According to Edge, "some judges have returned to the colonial sentence of shaming to punish people convicted of crimes." (83). This type of punishment is called public notice. Public notice is a punishment that publicly shames the criminal in an attempt to change his or her attitude and conduct. An excellent example of this is a judge ordering a man convicted of accidental homicide to parade in front of a bar with a sign that read, "I killed two people while driving drunk." This public ridicule often deters a criminal from re-offending.

The Victim-Offender Mediation Program (VOMP) is a program that involves the victim of a crime. Offenders have a face-to-face meeting with the victim or victim's family members and a trained mediator. The offender is told how his or her crime affected the victim and/or family. This can make the offender feel remorse for his crime and explain why he committed the crime and even apologize for it. This program is often successful with juvenile offenders that commit non-violent crimes.

 In conclusion, each state has its own rules for the punishment of criminals called sentencing guidelines, which are sentencing policies prosecutors and judges use for people convicted of serious misdemeanors and felonies. The crime and the criminal's previous criminal history are considered when a judge hands down a sentence.
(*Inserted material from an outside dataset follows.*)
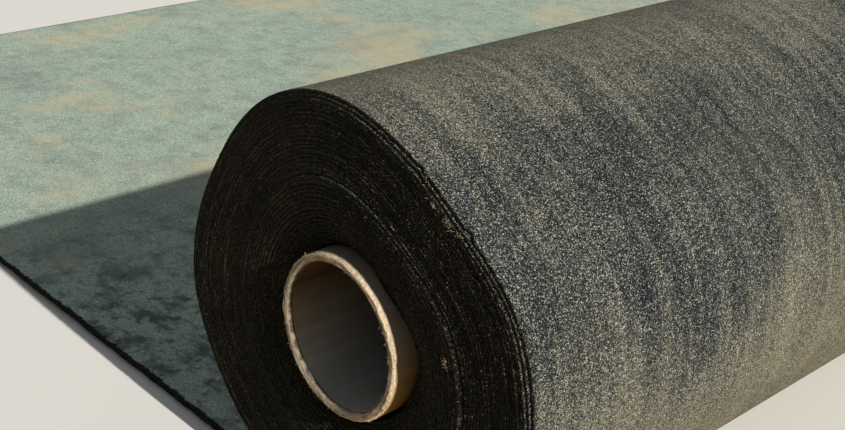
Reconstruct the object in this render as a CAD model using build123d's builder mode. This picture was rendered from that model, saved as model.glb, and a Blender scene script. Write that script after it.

People that oppose alternative sentencing argue that an individual's circumstances are unique and should be considered during sentencing, otherwise there is a possibility of re-offending. People in favor of alternative sentencing argue that otherwise, judges could sentence offenders to different punishments for the same crime. The end result is that prison overcrowding in the United States will never end unless alternative sentencing programs are utilized for non-violent offenders. Prisoners incarcerated for violent crimes and who have lengthy criminal records should not even be considered for alternative sentences.